Reproduce the data below verbatim from the line containing "obj.matrix_world = world" through its final line, and produce nothing more.

-- BEGIN --

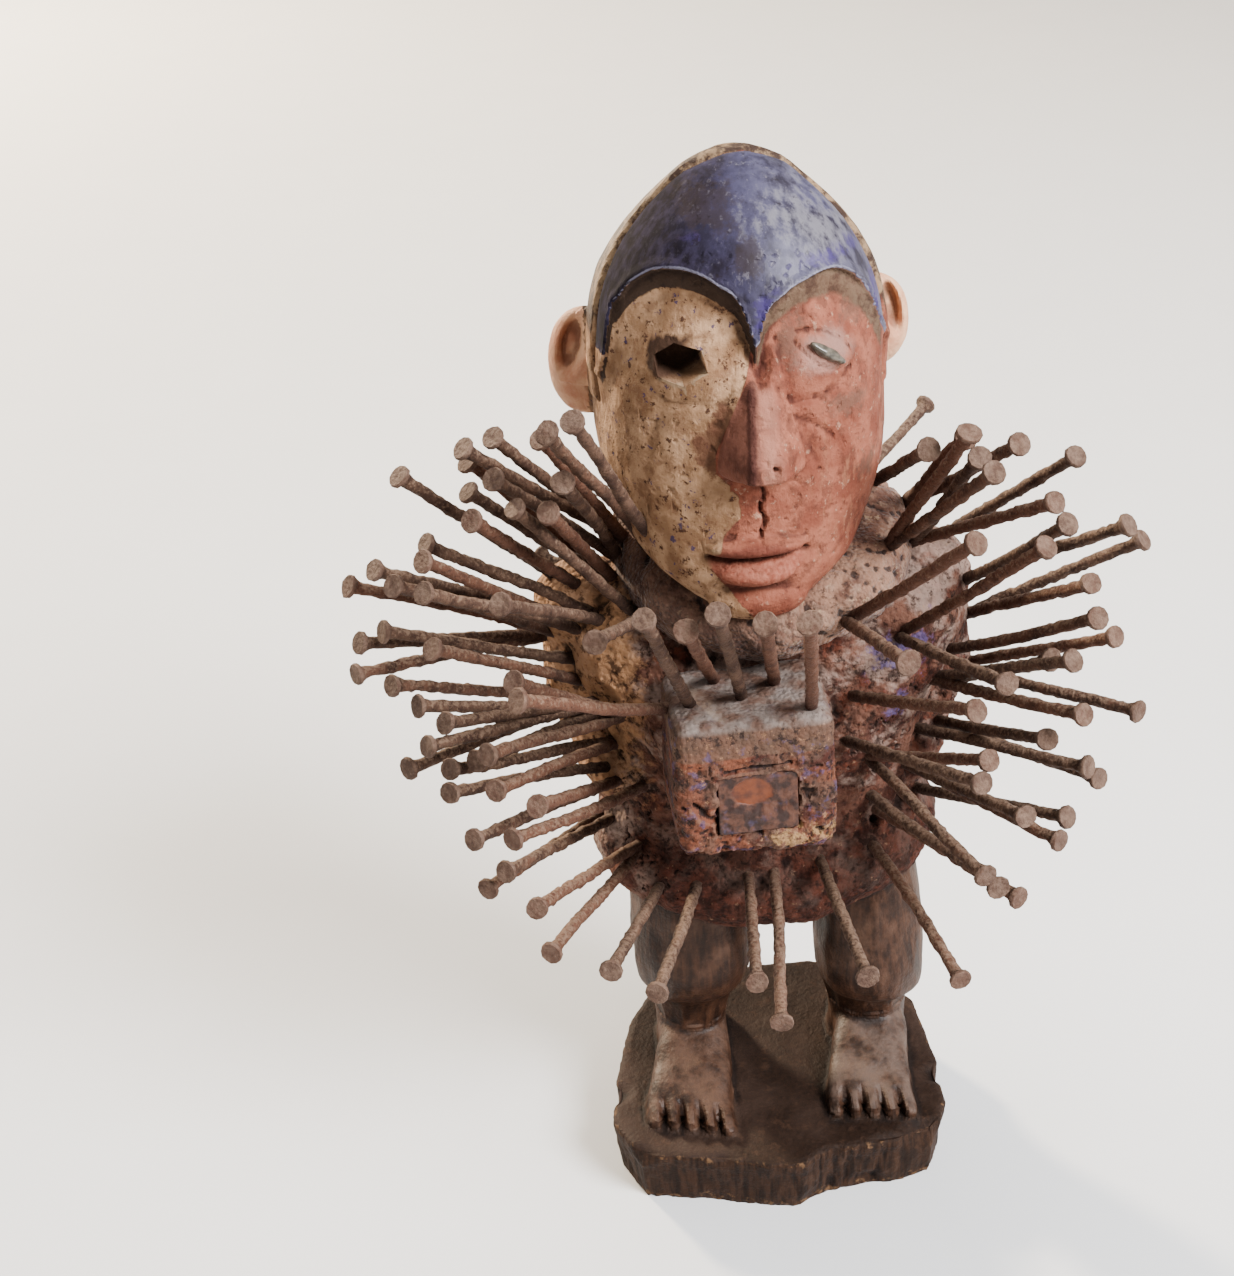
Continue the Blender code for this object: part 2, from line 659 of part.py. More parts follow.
def settle_nails(wood):
    """Turn each nail in small steps until it clears its neighbours, and group crossing ones."""
    dice = random.Random(6)
    wanted = wanted_nails(wood)
    partner = crossing_pairs(wanted)
    placed = {}
    for i, (name, _, nail) in enumerate(wanted):
        for attempt in range(500):
            reach = 0.1 + attempt * 0.025
            shake = Vector((dice.gauss(0, reach), dice.gauss(0, reach), dice.gauss(0, reach)))
            mate = placed.get(partner.get(i))
            root = mate.root - mate.heading * 3.0 if mate else nail.root + shake * 0.7
            aim = (nail.head + shake * 1.4 - root).normalized()
            hit = wood.entry(root + aim * 115, -aim)
            if hit is None or (hit - root).length > 14:
                continue
            trial = Nail(hit, aim, NAIL_OUT + dice.uniform(-3, 2))
            if mate and (trial.head - mate.head).length < NAIL_HEAD + 1.0:
                continue
            others = [other for k, other in placed.items() if k != partner.get(i)]
            gap = min((closest(trial, other) for other in others), default=9)
            if gap > 2.2 * TOUCH_GAP and wood.clear(trial):
                placed[i] = trial
                break
        else:
            print("no room for a nail of", name)
    groups = []
    counts = {}
    for i, nail in placed.items():
        name = wanted[i][0]
        if partner.get(i, i) < i and partner[i] in placed:
            continue
        counts[name] = counts.get(name, 0) + 1
        nails = [nail] + [placed[k] for k in (partner.get(i),) if k in placed]
        groups.append((f"nail_{name}_{counts[name]}", nails))
    return groups


def nail_piece(name, nails, grow=0.0, surface=None):
    bm = bmesh.new()
    nail_mesh(bm, nails[0], grow)
    made = place(name, bm, surface)
    for other in nails[1:]:
        bm = bmesh.new()
        nail_mesh(bm, other, grow)
        boolean(made, "UNION", place("other", bm))
    return made


def volume(thing):
    bm = bmesh.new()
    bm.from_mesh(thing.data)
    cubic = bm.calc_volume(signed=True) / MM**3
    bm.free()
    return cubic


def drill(target, nails):
    """Cut the hole for a nail piece, turning its square shanks until the cut comes out whole."""
    whole = target.data.copy()
    before = volume(target)
    for attempt in range(4):
        for solver in ("EXACT", "MANIFOLD"):
            hole = nail_piece("hole", nails, TOUCH_GAP)
            most = volume(hole) + 1.0
            boolean(target, "DIFFERENCE", hole, solver)
            if -10 < before - volume(target) < most:
                return
            target.data = whole.copy()
        for nail in nails:
            nail.roll += 17.0
    print("no clean hole in", target.name)


def keep_largest(thing):
    """Remove slivers that a cut has parted from the main body."""
    bm = bmesh.new()
    bm.from_mesh(thing.data)
    left = set(bm.verts)
    islands = []
    while left:
        island = {left.pop()}
        edge = list(island)
        while edge:
            vert = edge.pop()
            for link in vert.link_edges:
                other = link.other_vert(vert)
                if other in left:
                    left.remove(other)
                    island.add(other)
                    edge.append(other)
        islands.append(island)
    islands.sort(key=len)
    bmesh.ops.delete(bm, geom=[v for island in islands[:-1] for v in island], context="VERTS")
    bm.to_mesh(thing.data)
    bm.free()


def near(thing, nail):
    """Whether the driven end of a nail reaches into an object."""
    bm = bmesh.new()
    bm.from_mesh(thing.data)
    tree = BVHTree.FromBMesh(bm)
    bm.free()
    for s in np.arange(-NAIL_IN, 14.0, 1.0):
        spot = (nail.root + nail.heading * s) * MM
        hit, normal, _, distance = tree.find_nearest(spot)
        if distance < 4.5 * MM or (hit - spot).dot(normal) > 0:
            return True
    return False


def main():
    clear_scene()
    wood_dark = material("carved wood", (0.085, 0.055, 0.042), 0.62)
    clay = material("crusted block", (0.23, 0.12, 0.085), 0.85)
    amber = material("amber resin", (0.62, 0.22, 0.05), 0.3)
    cloth = material("stiffened cloth", (0.2, 0.14, 0.13), 0.95)
    glass = material("eye glass", (0.32, 0.34, 0.28), 0.2)
    iron = material("rusty iron", (0.17, 0.11, 0.09), 0.75, 0.35)

    figure = carved_body()
    figure.data.materials.clear()
    figure.data.materials.append(wood_dark)
    boolean(figure, "UNION", base_slab())
    boolean(figure, "DIFFERENCE", eye_hollow())
    boolean(figure, "DIFFERENCE", eye_sliver(TOUCH_GAP, "sliver_cut"))
    eye_sliver(0.0, "eye_glass", glass)
    seat = tuple(side + 2 * TOUCH_GAP for side in BOX_SIZE)
    box = belly_box(clay)
    boolean(figure, "DIFFERENCE", block("box_seat", seat, (0, 0, 0), 3.0))
    belly_window(amber)
    roll = neck_roll(cloth)
    boolean(figure, "DIFFERENCE", swollen(roll, TOUCH_GAP))

    wood = Wood([figure, roll, box])
    groups = settle_nails(wood)
    for name, nails in groups:
        for target in (figure, roll, box):
            if any(near(target, nail) for nail in nails):
                drill(target, nails)
        nail_piece(name, nails, 0.0, iron)
    for thing in (figure, roll, box):
        keep_largest(thing)
    print(len(groups), "nail pieces,", sum(len(nails) for _, nails in groups), "nails")


main()
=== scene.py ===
# %% [markdown]
# # A standing power figure, dressed over its solids
#
# The object is a wooden figure 30 cm tall. Nails were driven into its trunk, a block on its
# belly holds the charge, and a roll of cloth stiffened with paste lies round its neck.
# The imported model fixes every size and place. Each step below makes one finished piece over
# its plain solid, with the carving, crust, paint and rust that the solid leaves out.
# Sizes are in millimetres and become metres through MM.

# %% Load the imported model
import math
import random

import bmesh
import bpy
import numpy as np
from mathutils import Matrix, Vector, noise
from mathutils.bvhtree import BVHTree


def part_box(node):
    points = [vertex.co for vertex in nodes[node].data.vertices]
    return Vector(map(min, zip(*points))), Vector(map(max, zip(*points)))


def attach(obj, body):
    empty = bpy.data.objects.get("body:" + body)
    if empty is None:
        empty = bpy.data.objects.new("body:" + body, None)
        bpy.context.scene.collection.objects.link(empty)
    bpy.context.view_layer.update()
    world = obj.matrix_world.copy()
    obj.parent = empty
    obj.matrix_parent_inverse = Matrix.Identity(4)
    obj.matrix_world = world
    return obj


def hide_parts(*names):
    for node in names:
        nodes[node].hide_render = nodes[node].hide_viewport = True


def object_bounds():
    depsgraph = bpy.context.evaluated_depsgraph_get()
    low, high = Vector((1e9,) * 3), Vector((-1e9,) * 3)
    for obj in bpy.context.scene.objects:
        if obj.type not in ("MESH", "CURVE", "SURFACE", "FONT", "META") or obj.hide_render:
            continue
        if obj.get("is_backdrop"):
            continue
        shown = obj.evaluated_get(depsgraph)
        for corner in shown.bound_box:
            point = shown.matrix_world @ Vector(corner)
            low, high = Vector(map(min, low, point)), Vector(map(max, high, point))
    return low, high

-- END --

RESPONSE TO THIS EXERCISE »
    obj.matrix_world = world
    return obj


def hide_parts(*names):
    for node in names:
        nodes[node].hide_render = nodes[node].hide_viewport = True


def object_bounds():
    depsgraph = bpy.context.evaluated_depsgraph_get()
    low, high = Vector((1e9,) * 3), Vector((-1e9,) * 3)
    for obj in bpy.context.scene.objects:
        if obj.type not in ("MESH", "CURVE", "SURFACE", "FONT", "META") or obj.hide_render:
            continue
        if obj.get("is_backdrop"):
            continue
        shown = obj.evaluated_get(depsgraph)
        for corner in shown.bound_box:
            point = shown.matrix_world @ Vector(corner)
            low, high = Vector(map(min, low, point)), Vector(map(max, high, point))
    return low, high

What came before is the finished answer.